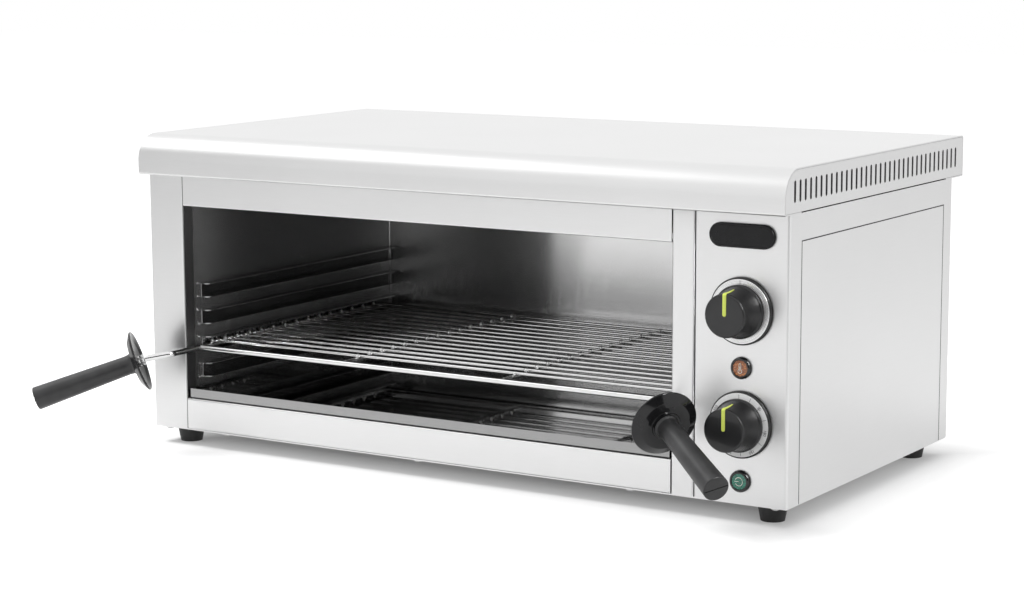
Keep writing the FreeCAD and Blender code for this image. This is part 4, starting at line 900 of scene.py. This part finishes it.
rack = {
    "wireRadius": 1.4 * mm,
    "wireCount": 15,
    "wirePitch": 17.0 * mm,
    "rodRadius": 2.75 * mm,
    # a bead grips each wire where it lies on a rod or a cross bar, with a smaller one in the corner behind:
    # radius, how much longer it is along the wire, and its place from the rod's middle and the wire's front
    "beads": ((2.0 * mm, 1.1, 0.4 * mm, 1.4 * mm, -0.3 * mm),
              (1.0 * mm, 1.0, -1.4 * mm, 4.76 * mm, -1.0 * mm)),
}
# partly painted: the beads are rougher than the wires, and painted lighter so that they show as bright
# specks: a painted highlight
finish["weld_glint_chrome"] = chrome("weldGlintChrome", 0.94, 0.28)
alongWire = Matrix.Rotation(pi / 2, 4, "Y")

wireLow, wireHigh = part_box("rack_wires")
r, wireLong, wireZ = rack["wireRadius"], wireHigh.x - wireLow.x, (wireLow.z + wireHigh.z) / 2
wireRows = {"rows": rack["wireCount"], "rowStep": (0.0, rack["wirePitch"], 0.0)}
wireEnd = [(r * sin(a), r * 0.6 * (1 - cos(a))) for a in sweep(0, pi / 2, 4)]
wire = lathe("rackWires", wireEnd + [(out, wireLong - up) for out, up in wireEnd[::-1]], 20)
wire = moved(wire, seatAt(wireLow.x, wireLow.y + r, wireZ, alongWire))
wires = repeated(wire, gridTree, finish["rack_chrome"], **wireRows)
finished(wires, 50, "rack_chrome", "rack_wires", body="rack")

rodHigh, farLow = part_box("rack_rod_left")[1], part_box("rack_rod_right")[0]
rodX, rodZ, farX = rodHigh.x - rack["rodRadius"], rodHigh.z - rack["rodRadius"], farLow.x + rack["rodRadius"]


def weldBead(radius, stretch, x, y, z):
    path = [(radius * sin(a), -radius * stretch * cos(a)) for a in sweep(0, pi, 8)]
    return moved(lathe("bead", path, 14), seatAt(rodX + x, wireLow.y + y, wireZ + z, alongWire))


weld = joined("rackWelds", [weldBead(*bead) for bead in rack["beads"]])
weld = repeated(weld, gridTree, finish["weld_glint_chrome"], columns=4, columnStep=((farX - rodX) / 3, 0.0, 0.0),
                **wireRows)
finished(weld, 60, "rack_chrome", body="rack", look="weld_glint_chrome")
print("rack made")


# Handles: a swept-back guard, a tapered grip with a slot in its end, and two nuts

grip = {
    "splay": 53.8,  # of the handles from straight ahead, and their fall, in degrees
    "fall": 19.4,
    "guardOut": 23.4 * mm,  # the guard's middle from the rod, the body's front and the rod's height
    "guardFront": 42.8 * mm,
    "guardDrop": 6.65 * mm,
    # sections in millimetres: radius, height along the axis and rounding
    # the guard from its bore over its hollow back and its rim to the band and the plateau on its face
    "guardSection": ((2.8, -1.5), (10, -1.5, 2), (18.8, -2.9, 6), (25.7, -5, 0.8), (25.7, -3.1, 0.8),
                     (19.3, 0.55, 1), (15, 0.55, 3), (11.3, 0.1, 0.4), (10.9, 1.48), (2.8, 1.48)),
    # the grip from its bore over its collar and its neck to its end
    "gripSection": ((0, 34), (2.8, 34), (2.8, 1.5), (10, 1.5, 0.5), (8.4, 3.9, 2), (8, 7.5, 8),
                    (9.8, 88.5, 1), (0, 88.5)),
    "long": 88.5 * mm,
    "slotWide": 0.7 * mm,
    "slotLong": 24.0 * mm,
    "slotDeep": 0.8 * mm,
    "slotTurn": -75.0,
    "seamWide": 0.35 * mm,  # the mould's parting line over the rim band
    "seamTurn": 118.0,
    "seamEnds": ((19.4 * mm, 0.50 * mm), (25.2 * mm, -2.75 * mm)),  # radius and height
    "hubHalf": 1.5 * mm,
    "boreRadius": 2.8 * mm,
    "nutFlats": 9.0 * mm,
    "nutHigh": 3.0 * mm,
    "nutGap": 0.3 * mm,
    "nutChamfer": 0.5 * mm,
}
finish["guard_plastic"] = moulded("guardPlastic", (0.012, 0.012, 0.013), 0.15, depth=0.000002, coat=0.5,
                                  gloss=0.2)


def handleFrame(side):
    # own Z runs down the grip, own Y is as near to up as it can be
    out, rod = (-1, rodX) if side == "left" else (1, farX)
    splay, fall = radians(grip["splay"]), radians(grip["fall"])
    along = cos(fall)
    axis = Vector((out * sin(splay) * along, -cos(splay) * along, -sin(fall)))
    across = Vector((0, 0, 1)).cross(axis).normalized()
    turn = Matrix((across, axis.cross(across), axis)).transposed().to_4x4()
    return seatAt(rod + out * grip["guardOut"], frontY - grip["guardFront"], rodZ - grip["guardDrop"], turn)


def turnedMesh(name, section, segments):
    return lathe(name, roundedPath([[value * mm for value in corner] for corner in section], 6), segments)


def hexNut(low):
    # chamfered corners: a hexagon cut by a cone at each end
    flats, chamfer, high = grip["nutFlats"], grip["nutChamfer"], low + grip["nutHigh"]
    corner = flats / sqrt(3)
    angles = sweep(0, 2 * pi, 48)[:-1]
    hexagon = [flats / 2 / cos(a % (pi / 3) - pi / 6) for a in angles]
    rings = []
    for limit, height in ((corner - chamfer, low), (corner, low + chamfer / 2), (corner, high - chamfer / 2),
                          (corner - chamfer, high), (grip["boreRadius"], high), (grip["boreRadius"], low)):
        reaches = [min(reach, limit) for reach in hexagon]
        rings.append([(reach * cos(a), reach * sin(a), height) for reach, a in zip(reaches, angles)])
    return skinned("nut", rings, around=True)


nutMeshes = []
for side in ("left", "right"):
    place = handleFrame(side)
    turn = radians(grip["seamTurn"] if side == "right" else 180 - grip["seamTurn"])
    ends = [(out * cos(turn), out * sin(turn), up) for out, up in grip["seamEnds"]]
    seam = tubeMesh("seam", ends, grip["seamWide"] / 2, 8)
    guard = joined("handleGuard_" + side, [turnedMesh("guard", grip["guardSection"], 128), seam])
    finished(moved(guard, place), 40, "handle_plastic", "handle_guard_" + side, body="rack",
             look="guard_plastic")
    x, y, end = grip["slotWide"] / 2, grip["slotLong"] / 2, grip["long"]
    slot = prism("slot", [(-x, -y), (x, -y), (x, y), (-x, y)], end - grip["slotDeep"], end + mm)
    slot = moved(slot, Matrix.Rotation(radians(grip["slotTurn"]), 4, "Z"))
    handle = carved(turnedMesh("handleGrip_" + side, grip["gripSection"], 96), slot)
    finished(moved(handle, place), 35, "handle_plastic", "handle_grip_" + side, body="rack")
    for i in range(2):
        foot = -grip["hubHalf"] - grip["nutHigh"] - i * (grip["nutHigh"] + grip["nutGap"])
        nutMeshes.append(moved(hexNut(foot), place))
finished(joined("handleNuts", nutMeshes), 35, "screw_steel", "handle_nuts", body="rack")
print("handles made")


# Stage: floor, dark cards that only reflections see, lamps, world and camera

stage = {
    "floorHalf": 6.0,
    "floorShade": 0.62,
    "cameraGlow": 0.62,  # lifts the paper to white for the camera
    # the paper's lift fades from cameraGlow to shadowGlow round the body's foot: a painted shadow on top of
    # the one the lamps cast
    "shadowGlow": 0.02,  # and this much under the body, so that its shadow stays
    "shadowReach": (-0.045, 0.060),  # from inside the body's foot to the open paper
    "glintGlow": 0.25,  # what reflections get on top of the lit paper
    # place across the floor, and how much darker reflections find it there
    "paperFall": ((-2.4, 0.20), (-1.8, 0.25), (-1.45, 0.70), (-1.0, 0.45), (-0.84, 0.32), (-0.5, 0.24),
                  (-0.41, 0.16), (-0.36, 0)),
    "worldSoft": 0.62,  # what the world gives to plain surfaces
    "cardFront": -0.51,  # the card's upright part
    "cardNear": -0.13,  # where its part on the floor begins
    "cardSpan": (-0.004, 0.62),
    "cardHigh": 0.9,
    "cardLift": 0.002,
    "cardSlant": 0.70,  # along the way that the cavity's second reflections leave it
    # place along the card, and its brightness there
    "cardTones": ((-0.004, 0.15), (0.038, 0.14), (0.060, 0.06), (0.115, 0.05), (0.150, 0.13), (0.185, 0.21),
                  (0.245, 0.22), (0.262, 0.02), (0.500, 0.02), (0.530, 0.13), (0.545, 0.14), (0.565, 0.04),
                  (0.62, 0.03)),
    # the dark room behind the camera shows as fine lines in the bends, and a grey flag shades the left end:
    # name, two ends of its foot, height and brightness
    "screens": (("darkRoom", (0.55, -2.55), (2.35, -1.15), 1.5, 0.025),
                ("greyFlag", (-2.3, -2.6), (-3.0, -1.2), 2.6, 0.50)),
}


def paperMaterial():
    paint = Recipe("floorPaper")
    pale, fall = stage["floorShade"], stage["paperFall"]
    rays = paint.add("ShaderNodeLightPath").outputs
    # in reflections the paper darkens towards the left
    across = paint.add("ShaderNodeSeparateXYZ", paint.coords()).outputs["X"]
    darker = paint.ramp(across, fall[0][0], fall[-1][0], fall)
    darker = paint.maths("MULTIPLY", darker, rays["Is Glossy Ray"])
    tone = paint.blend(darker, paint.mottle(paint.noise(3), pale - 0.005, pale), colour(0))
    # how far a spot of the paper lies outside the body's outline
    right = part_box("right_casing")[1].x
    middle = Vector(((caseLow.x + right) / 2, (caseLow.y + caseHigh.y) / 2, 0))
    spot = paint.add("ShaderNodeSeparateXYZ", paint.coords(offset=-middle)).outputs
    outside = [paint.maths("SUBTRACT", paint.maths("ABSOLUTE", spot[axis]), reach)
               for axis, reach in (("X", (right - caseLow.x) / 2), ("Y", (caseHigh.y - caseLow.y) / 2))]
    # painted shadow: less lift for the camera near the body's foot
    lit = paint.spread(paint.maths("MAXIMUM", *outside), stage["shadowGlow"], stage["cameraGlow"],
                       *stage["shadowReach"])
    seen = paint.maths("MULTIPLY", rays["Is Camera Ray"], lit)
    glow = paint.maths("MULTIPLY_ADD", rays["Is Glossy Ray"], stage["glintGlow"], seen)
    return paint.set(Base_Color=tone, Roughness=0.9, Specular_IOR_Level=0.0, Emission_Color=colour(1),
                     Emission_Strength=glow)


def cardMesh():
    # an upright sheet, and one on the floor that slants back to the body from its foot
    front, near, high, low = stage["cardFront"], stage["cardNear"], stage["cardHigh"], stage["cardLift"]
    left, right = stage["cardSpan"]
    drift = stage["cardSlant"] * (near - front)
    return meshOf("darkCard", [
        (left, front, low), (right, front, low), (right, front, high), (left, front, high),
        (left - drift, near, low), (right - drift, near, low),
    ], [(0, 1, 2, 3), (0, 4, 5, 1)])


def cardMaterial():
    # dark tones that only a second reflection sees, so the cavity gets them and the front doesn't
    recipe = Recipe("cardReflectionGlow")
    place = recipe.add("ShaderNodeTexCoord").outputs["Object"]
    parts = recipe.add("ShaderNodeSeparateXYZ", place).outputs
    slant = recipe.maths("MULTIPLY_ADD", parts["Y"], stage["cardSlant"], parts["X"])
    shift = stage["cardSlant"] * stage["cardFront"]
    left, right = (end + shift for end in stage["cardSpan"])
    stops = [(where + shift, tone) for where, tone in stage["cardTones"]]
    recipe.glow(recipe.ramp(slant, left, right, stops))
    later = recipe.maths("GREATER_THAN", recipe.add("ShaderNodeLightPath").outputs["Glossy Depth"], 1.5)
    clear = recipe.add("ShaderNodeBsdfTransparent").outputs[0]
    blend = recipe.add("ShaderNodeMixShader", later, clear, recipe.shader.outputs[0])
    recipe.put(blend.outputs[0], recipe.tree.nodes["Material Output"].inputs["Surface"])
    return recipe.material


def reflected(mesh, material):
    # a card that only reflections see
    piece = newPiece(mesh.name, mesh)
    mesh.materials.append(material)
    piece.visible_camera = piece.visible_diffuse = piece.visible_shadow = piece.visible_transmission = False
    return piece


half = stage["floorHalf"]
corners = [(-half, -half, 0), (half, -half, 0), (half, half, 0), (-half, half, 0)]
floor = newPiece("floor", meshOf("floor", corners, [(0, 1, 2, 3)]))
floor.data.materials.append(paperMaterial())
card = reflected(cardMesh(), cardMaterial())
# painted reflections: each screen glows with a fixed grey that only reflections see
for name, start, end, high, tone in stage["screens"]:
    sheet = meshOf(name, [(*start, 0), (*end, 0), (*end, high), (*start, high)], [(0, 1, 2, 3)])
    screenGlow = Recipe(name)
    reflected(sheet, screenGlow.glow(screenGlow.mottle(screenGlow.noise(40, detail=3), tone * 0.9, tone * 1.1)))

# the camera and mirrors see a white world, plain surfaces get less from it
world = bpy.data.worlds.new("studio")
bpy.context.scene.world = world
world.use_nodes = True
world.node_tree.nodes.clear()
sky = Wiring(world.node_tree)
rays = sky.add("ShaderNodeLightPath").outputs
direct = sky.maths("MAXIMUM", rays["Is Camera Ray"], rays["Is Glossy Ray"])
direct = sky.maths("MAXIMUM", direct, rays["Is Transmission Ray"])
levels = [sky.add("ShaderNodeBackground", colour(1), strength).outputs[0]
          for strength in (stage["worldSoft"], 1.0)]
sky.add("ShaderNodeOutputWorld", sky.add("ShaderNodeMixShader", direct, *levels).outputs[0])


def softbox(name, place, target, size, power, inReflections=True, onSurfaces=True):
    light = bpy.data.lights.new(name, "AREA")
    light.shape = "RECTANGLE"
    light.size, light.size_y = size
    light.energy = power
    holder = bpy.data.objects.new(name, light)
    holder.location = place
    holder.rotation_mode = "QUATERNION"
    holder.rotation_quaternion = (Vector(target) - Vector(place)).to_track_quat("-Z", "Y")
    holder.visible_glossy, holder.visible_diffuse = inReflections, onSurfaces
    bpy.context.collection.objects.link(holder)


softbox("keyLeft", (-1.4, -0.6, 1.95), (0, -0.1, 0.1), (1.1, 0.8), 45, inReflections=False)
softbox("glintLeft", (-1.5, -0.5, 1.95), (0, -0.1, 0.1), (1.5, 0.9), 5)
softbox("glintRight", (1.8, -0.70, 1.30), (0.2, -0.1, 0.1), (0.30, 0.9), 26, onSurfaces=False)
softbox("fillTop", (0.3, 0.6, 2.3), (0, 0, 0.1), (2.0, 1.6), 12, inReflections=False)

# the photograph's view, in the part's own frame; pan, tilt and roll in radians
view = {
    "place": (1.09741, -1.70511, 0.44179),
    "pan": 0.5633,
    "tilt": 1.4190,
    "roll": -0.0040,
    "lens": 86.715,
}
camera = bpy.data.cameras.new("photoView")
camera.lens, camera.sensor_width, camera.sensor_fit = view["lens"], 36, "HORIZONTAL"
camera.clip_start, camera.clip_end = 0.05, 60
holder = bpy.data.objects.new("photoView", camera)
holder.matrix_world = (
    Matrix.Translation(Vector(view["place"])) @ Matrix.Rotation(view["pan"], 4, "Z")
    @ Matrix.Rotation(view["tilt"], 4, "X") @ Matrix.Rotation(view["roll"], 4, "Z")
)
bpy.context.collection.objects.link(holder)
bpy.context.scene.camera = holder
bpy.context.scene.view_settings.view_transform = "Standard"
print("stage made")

- **DESCRIPTION OF THE TASK**
Return nothing but the lines from the start of the listing above through the line containing "# Handles: a", exactly as given.

- **THE COMPLETED TASK**
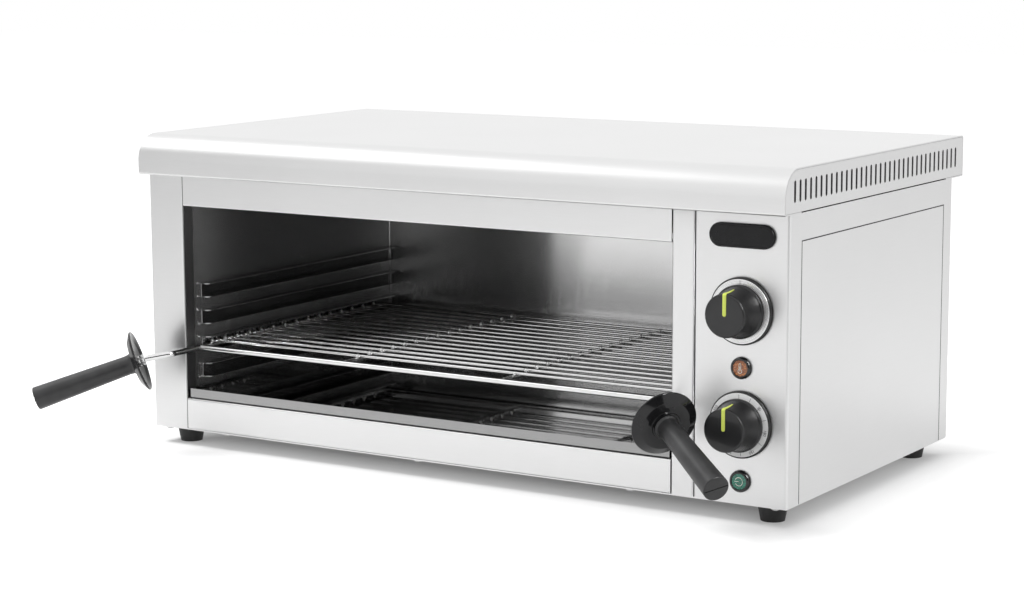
Keep writing the FreeCAD and Blender code for this image. This is part 4, starting at line 900 of scene.py. This part finishes it.
rack = {
    "wireRadius": 1.4 * mm,
    "wireCount": 15,
    "wirePitch": 17.0 * mm,
    "rodRadius": 2.75 * mm,
    # a bead grips each wire where it lies on a rod or a cross bar, with a smaller one in the corner behind:
    # radius, how much longer it is along the wire, and its place from the rod's middle and the wire's front
    "beads": ((2.0 * mm, 1.1, 0.4 * mm, 1.4 * mm, -0.3 * mm),
              (1.0 * mm, 1.0, -1.4 * mm, 4.76 * mm, -1.0 * mm)),
}
# partly painted: the beads are rougher than the wires, and painted lighter so that they show as bright
# specks: a painted highlight
finish["weld_glint_chrome"] = chrome("weldGlintChrome", 0.94, 0.28)
alongWire = Matrix.Rotation(pi / 2, 4, "Y")

wireLow, wireHigh = part_box("rack_wires")
r, wireLong, wireZ = rack["wireRadius"], wireHigh.x - wireLow.x, (wireLow.z + wireHigh.z) / 2
wireRows = {"rows": rack["wireCount"], "rowStep": (0.0, rack["wirePitch"], 0.0)}
wireEnd = [(r * sin(a), r * 0.6 * (1 - cos(a))) for a in sweep(0, pi / 2, 4)]
wire = lathe("rackWires", wireEnd + [(out, wireLong - up) for out, up in wireEnd[::-1]], 20)
wire = moved(wire, seatAt(wireLow.x, wireLow.y + r, wireZ, alongWire))
wires = repeated(wire, gridTree, finish["rack_chrome"], **wireRows)
finished(wires, 50, "rack_chrome", "rack_wires", body="rack")

rodHigh, farLow = part_box("rack_rod_left")[1], part_box("rack_rod_right")[0]
rodX, rodZ, farX = rodHigh.x - rack["rodRadius"], rodHigh.z - rack["rodRadius"], farLow.x + rack["rodRadius"]


def weldBead(radius, stretch, x, y, z):
    path = [(radius * sin(a), -radius * stretch * cos(a)) for a in sweep(0, pi, 8)]
    return moved(lathe("bead", path, 14), seatAt(rodX + x, wireLow.y + y, wireZ + z, alongWire))


weld = joined("rackWelds", [weldBead(*bead) for bead in rack["beads"]])
weld = repeated(weld, gridTree, finish["weld_glint_chrome"], columns=4, columnStep=((farX - rodX) / 3, 0.0, 0.0),
                **wireRows)
finished(weld, 60, "rack_chrome", body="rack", look="weld_glint_chrome")
print("rack made")


# Handles: a swept-back guard, a tapered grip with a slot in its end, and two nuts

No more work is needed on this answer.